Lee Friedlander, Savannah, Georgia, 1969; from “Lee Friedlander: Life Still (Aperture, 2026)”. © 2026 Lee Friedlander. Courtesy Lee Friedlander; Fraenkel Gallery, San Francisco; and Luhring Augustine, New York.

These pairings could be as loud as one spread, where on the left side is a shot from what appears to be an Army football game, West Point, New York, in 1972, a program opened in somebody’s hands, head shots of the cadets as if in a yearbook, while on the right side we have Chicago, 1968, somebody wearing a poster that says, “Fuck the Draft” like a cape. Of course, the troubled Democratic Convention happened in Chicago in 1968. But think about the story Friedlander is telling by showing us the more recent, even though it was 54 years ago, Army game first.

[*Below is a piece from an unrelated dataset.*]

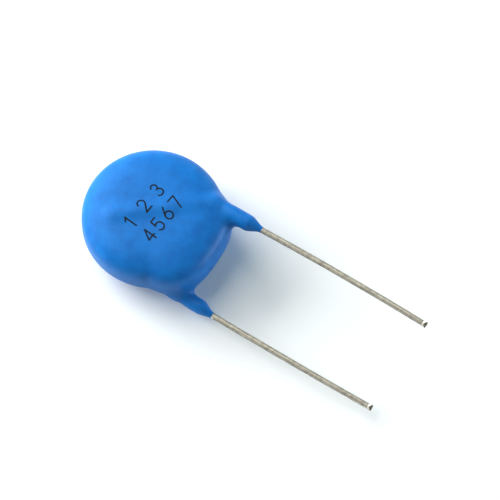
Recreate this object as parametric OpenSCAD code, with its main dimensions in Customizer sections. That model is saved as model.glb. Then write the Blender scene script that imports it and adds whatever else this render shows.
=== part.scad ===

The image pairs, however, are most often quiet and subtle here. From Nyack, New York, in 2007, we’re shown on the left side two roses and vases in what appears to be a display window, the reflected partly cloudy sky from behind them, while on the right side we get New York City, 1963, again roses in a display case, with a sign that says “Comfortably Air Conditioned.” Or we could have a stuffed bear from Kodiak, Alaska, 1988, facing an inflatable rat from New York City, 2010.

Lee Friedlander, Baltimore, 1962; from “Lee Friedlander: Life Still” (Aperture, 2026). © 2026 Lee Friedlander. Courtesy Lee Friedlander; Fraenkel Gallery, San Francisco; and Luhring Augustine, New York. 

Going through this book, I found myself amazed and impressed. One of these things is not like the other, except it is. The conversation between the two images in every spread really is a duet, a pas de deux. There are many layers within every photograph, many layers of meaning, and this book assumes an intelligent consideration.

These are not images you scan and move on. Instead, you linger, sometimes grin, sometimes wince, always wonder.

Life Still is a book you pick up and soon find yourself thinking not so much about photography as the universe resolving itself into patterns we may or may not intend. Those echoes and patterns speak to some kind of consistency, which speaks to some kind of truth.